9 of 55 comments (clear)

  1. Of the individuals who died in 1965 by Anonymous Coward · · Score: 3, Informative

    Just to be Anglo centric I don't even see William Shakespeare as eligible on the new list.

    Maybe this should be recategorized funny things you can do with computers ?

    It's only authors who died in 1965. From the SUMMARY:

    Of the individuals who died in 1965 and whose work will enter the public domain next January in many parts of the world,

    1. Re:Of the individuals who died in 1965 by Crashmarik · · Score: 4, Informative

      It's only authors who died in 1965. From the SUMMARY:

      RTFA MAN

      http://publicdomainrank.org/

      Starts at authors who died in 1900. If you going to completely misunderstand the meaning of the point and nitpick on petty details at least get them right.

  2. Do not use algorithms ! by Anonymous Coward · · Score: 2, Insightful

    What a load of crap.

    This is why you get rubbish like the BBC destroying lots of "classic" early TV series (throwing the film into skips). But they made sure there was space for old episodes of Panorama most of which involved cretins of the day talking shite which is irrelevant in a few years.

    The whole point of archiving is that you literally have *no clue whatsoever* what is going to be valuable in the future.

    If you did you would be a stock market billionaire multiple times over.

    1. Re:Do not use algorithms ! by CreatureComfort · · Score: 2

      The trouble is budgets and manpower.

      If you know you don't have the resources to save everything, you have to have some way of prioritizing.

      Personally, I would rather save one or two pieces from as many different authors as possible, rather than trying to get everything of the "most important" authors.

      --
      "Unheard of means only it's undreamed of yet,
      Impossible means not yet done." ~~ Julia Ecklar
  3. Ridiculous and sad by Katatsumuri · · Score: 4, Insightful

    Of the individuals who died in 1965 and whose work will enter the public domain next January

    This says so much about our culture...

    Are there jurisdictions where one could legally and openly operate a Project Gutenberg clone with more recent works?

  4. Bad ranking by aBaldrich · · Score: 2

    I really like G.K. Chesterton, but how can he be ranked higher than Arthur Conan Doyle and Sigmund Freud?

    --
    In soviet russia the government regulates the companies.
  5. Life + 50 years almost everywhere by Katatsumuri · · Score: 5, Interesting

    I quickly checked Wikipedia, and most countries seem to stick with at least "Life + 50yr" term. That is a great achievement of the lobbyists.

    Some island nations seem to have no known copyright legislation, but they are still usually parties to some limiting international treaties, and also have similar restrictions under other names ("unauthorized copying", etc.)

    Seriously, is there no place on Earth with more reasonable terms?

    1. Re:Life + 50 years almost everywhere by tlhIngan · · Score: 2

      I quickly checked Wikipedia, and most countries seem to stick with at least "Life + 50yr" term.
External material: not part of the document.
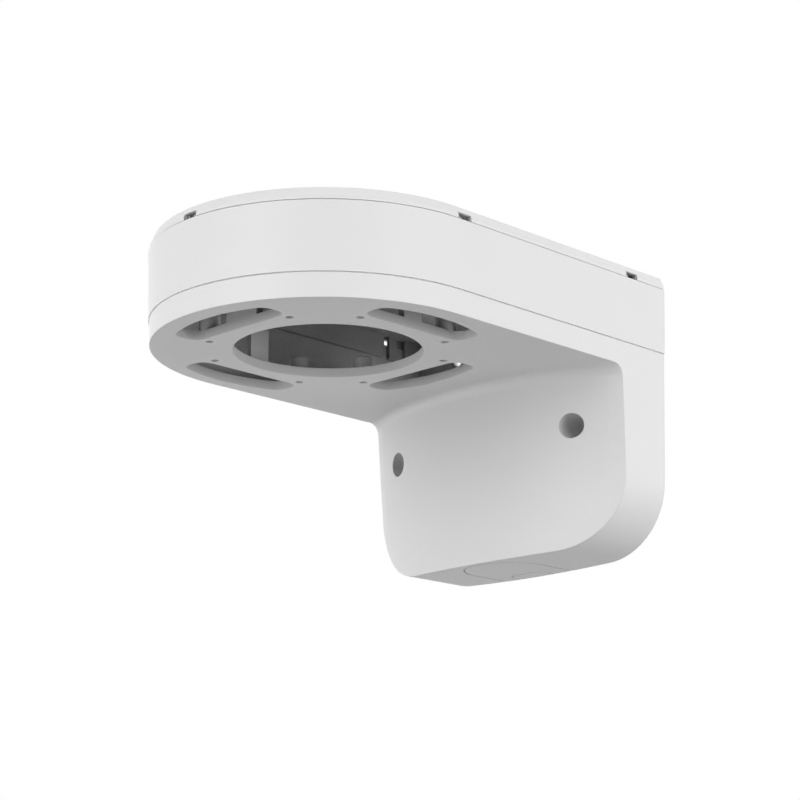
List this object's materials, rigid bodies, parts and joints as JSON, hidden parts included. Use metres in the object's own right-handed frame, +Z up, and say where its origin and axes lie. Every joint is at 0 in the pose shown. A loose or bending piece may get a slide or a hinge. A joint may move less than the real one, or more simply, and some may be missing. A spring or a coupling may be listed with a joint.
{
  "type": "camera wall bracket",
  "caption": "L-shaped wall bracket that holds a security camera under a hollow arm with a half-round nose and a clip-in top cover.",
  "frame": {"origin": "on the wall plane, midway between the two upper wall screw holes", "axes": "+Z up, -Y from the wall out along the arm to its nose, +X to the right of someone who looks at the front"},
  "size_m": [0.14, 0.191, 0.1141],
  "materials": {
    "moulded_plastic": "matte, very fine texture",
    "screw_steel": "zinc plated"
  },
  "bodies": {
    "root": {"arm_body": "moulded_plastic", "arm_frame": "moulded_plastic", "top_cover": "moulded_plastic", "frame_screws": "screw_steel"}
  },
  "joints": []
}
That is a great achievement of the lobbyists.

      Some island nations seem to have no known copyright legislation, but they are still usually parties to some limiting international treaties, and also have similar restrictions under other names ("unauthorized copying", etc.)

      Seriously, is there no place on Earth with more reasonable terms?

      You have to realize that most countries are bound by the Berne Convention w.r.t. copyrighted works. This is simply where all signatories have agreed to respect each other's copyright claims. Before that, well, an author can very well find their work pirated and indeed, one of the biggest industries in the New World Colonies was... piracy. Ben Franklin and others who owned printers realized that copyright didn't apply to them, so they promptly began making copies of everything - books, sheet music, etc.

  6. Losing Literature by Mikkeles · · Score: 2

    It may make more sense to concentrate on those lower in the list. The works of highly rated authors are likely to remain available anyway whereas those of lower rated authors are more likely to be lost.
        Admittedly, the loss may be deserved, but I am willing to bet there are some (if not many) that will be more highly appreciated in a century or so.

    --
    Great minds think alike; fools seldom differ.